I also want to focus on women who are not struggling with domestic violence and women who are not at the top of the boardroom table. I raised this in my maiden speech in this place. There are a lot of women whose progress is about confidence and about us knocking out the little things that still get in the way of women making the same choices as men at the same stages of their careers or after having had time out of the workplace.
We need to smooth the processes for mums. I focus particularly on women who have left work for a period of time, whether it is for a short period to have a baby and do some breastfeeding and get to know their child, or whether it is a longer gap because they choose to be a mum for 100 per cent of their time because that is really important to them. There are still so many small changes that need to be made. We learnt here in the Assembly, when we had a function run by PANDSI only a few months ago, that the ACT Assembly public area does not have a baby change facility and does not have a breastfeeding facility. We as women have sat in this building and have not really noticed that. It goes to show how difficult it can be to identify and resolve all of these matters. We probably need to have a systemic approach.
Many of our systems and offices were designed for an era when men went to work from nine to five and women stayed at home, or the majority of them did. We need to make significant inroads into changing this dynamic. The practicalities of women’s multifaceted lives need to be welcomed in the workplace. For example, our laws state that it is legal for a woman to breastfeed her baby wherever she chooses, as long as it is safe. However, how many workplaces welcome babies? Women are often caring for ageing relatives. Where are the workplace policies to support those additional roles? It is probably something that most employees do not know a great deal about, not to mention probably some management.

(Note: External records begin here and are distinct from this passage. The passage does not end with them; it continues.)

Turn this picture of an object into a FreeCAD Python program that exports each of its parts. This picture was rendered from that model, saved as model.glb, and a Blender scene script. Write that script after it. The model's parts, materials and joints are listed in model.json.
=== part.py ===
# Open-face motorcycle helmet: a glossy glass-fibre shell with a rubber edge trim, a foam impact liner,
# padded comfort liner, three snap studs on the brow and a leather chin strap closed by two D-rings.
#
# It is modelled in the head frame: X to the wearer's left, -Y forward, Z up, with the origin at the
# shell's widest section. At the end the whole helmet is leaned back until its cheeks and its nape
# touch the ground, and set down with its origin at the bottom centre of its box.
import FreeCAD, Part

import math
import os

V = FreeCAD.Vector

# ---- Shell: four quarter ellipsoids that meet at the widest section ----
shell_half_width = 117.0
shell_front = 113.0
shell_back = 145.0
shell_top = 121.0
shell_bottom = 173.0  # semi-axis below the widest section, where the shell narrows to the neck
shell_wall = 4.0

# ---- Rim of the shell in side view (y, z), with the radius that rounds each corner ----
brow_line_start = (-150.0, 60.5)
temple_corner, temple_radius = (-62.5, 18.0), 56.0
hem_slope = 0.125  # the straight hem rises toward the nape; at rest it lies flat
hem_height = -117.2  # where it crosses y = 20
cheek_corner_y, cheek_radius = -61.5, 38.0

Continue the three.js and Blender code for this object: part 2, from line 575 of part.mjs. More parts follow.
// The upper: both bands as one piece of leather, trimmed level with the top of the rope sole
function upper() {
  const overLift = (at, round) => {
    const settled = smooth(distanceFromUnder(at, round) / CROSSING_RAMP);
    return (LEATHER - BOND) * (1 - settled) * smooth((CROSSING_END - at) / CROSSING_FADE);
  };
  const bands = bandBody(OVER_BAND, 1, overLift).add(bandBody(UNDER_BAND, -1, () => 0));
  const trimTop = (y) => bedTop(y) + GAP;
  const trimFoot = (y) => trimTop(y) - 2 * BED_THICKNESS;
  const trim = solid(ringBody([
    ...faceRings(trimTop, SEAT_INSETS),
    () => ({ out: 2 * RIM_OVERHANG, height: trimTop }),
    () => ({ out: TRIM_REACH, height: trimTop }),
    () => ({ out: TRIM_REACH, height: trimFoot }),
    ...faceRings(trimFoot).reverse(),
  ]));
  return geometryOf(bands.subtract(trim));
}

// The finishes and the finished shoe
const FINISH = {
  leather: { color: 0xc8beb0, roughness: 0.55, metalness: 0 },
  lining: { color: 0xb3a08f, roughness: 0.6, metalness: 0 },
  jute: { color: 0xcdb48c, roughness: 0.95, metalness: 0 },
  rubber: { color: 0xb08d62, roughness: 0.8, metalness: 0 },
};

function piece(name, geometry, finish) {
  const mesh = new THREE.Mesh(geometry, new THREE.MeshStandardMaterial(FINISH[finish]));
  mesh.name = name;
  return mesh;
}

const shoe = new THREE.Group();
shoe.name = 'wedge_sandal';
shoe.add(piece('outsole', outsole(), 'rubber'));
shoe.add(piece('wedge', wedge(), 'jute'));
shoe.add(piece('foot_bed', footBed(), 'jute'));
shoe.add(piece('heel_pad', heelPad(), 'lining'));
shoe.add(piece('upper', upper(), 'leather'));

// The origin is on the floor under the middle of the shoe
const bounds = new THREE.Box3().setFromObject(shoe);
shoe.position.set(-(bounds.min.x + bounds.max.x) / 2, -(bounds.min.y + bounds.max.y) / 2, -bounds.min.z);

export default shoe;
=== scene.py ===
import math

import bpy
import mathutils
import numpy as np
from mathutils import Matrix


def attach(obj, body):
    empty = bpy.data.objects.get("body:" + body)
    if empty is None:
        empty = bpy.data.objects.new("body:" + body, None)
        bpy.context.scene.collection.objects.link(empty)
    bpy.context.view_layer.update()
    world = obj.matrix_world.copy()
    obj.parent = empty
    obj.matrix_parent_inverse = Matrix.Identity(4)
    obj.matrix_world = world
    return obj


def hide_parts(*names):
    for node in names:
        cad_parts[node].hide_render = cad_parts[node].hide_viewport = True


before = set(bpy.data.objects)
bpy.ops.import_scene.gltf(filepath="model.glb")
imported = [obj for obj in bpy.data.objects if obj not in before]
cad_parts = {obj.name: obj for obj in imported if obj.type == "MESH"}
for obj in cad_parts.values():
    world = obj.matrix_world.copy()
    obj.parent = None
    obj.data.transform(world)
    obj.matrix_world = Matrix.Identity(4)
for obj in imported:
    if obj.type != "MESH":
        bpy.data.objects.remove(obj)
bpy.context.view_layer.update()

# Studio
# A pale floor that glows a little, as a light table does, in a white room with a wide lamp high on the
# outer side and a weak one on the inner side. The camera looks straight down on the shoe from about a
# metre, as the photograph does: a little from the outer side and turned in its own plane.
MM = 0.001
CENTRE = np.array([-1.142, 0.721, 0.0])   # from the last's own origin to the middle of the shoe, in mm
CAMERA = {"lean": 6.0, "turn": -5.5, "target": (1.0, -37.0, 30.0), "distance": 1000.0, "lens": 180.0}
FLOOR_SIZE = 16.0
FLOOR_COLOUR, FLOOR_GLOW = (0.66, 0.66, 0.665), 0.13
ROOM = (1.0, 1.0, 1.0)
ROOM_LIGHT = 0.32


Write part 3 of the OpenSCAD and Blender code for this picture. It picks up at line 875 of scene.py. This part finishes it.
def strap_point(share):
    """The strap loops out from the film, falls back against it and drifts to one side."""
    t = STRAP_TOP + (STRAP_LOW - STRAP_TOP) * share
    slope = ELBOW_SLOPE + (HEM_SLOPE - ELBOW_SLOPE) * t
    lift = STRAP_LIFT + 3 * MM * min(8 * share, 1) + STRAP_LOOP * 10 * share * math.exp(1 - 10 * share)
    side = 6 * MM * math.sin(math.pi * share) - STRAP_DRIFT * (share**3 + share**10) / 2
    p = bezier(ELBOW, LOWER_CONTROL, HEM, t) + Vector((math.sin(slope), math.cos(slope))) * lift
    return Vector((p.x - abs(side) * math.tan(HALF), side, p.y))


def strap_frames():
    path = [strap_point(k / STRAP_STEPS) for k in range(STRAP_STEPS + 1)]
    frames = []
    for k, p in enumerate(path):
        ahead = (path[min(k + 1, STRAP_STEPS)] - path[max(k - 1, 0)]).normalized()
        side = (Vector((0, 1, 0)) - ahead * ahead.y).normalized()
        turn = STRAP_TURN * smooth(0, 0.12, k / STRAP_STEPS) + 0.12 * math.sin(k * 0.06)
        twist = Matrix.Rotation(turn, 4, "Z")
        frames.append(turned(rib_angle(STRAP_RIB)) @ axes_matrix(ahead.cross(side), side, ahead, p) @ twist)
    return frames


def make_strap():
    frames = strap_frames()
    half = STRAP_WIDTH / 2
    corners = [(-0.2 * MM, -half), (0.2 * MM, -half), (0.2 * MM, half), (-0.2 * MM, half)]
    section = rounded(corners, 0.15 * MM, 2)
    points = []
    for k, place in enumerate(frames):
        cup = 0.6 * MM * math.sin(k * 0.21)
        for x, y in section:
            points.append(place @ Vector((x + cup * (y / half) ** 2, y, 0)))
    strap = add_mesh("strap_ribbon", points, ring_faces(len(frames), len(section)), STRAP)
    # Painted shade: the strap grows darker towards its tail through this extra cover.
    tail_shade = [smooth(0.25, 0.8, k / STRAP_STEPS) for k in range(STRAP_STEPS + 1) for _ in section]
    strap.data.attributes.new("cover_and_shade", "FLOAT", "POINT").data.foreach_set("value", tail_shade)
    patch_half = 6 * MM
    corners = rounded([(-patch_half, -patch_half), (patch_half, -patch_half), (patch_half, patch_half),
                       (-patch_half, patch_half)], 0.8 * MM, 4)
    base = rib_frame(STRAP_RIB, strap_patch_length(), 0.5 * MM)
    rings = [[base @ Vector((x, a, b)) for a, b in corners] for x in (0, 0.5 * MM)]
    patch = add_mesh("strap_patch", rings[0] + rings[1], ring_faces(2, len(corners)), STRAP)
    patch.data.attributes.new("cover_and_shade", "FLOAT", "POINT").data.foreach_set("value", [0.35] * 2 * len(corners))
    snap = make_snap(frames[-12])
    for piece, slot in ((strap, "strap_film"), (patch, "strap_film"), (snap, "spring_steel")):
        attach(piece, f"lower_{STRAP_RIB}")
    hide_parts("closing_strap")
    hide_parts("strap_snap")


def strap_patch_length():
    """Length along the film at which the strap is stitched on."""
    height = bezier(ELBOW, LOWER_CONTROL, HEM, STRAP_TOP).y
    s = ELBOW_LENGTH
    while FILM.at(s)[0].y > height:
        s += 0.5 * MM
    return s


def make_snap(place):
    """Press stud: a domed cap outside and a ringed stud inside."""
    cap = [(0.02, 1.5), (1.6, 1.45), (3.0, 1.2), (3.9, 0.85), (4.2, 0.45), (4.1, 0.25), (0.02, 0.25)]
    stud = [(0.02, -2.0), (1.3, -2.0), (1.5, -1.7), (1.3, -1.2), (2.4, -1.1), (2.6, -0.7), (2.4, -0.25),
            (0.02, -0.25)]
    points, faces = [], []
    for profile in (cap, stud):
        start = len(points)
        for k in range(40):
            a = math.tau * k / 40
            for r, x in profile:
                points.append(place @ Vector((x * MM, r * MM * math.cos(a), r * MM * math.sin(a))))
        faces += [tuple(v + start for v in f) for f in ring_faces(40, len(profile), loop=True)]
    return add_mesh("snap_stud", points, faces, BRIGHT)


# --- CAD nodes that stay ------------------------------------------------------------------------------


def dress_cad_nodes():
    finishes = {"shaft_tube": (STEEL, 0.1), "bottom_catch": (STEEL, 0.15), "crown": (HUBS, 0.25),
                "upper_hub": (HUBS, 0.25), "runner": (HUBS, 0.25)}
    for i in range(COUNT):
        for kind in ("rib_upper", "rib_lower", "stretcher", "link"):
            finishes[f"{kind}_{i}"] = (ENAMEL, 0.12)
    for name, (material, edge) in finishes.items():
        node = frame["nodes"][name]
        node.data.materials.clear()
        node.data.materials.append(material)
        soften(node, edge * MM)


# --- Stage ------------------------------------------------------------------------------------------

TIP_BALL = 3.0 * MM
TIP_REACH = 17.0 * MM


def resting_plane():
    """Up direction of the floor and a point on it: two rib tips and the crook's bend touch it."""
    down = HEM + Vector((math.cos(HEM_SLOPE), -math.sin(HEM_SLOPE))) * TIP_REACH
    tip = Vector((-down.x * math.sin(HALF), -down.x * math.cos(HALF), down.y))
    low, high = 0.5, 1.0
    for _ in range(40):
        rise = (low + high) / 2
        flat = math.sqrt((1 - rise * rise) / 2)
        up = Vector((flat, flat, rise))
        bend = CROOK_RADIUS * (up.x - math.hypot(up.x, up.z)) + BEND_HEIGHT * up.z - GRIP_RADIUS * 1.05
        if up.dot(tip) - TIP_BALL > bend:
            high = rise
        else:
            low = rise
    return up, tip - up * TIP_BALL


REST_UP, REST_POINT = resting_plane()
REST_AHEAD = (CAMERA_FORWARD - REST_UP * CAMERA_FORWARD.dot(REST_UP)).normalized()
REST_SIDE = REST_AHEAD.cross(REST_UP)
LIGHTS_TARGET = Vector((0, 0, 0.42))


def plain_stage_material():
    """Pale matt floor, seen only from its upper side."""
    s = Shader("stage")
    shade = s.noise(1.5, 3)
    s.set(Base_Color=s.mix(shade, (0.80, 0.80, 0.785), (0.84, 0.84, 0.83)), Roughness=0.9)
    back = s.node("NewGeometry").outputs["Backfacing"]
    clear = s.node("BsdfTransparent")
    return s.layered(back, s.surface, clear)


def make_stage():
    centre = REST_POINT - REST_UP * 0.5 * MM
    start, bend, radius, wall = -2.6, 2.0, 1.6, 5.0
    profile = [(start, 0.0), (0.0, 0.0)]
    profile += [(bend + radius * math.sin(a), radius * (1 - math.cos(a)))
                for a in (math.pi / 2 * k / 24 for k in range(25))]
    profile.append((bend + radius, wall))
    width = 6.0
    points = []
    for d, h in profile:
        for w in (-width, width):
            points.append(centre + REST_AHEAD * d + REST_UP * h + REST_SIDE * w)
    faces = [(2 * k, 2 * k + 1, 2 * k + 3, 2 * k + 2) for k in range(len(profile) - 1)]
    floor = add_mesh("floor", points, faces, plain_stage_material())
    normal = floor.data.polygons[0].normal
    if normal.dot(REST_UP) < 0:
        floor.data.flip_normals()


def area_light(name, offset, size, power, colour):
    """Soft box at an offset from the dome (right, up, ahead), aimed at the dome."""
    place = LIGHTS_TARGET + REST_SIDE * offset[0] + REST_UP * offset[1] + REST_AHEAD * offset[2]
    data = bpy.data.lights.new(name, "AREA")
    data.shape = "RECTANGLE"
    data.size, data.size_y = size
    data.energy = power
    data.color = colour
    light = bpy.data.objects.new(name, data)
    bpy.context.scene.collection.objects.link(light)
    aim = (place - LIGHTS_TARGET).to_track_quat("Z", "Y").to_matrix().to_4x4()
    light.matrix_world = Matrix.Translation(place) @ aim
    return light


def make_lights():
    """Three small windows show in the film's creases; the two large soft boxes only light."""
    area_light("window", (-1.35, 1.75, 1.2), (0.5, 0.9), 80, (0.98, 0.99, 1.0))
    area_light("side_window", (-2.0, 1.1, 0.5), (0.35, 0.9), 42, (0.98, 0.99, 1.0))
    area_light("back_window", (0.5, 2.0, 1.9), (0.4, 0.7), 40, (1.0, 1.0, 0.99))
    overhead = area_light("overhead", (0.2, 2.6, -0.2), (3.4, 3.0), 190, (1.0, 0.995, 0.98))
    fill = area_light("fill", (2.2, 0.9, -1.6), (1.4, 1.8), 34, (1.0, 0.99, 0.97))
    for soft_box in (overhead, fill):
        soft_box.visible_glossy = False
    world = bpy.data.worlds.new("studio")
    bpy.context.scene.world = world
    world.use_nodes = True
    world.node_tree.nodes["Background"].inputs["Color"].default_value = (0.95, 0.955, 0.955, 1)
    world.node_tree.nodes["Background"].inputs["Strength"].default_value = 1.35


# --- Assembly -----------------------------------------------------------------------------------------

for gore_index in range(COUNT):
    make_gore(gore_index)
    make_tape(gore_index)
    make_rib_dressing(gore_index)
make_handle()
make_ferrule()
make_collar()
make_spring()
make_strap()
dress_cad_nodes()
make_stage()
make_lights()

We talk a lot about women’s outcomes, but there still needs to be a great deal of work done to change all of those little things that make it harder for us to achieve the same level of choice about our lives as men have. We still do more tasks around the home on average and we are still not reaching the same career heights on average as men.
I am in a particularly fortunate position, and I do not take this for granted at all. In my home there is a great deal more work done by my husband than me, and I do not think that should be remarkable in any way. Women, when there are children involved, have already spent nine months on each child just bringing them to birth. That is a huge physical task and our bodies are often never the same again. The conversations that women need to be empowered to have in their homes are about the fact that, at the moment of the birth of a child, there is already a nine-month deficit in the amount of work that has been done on the raising of that child. We need to be encouraging women to have those conversations around the dinner table and on the lounge.
I have been more than happy to make that case. My fantastic husband has always come to the party because he wants me to succeed, and not every woman is in that situation. We need to give women the words to say and the statements to make that make them feel stronger about having those conversations.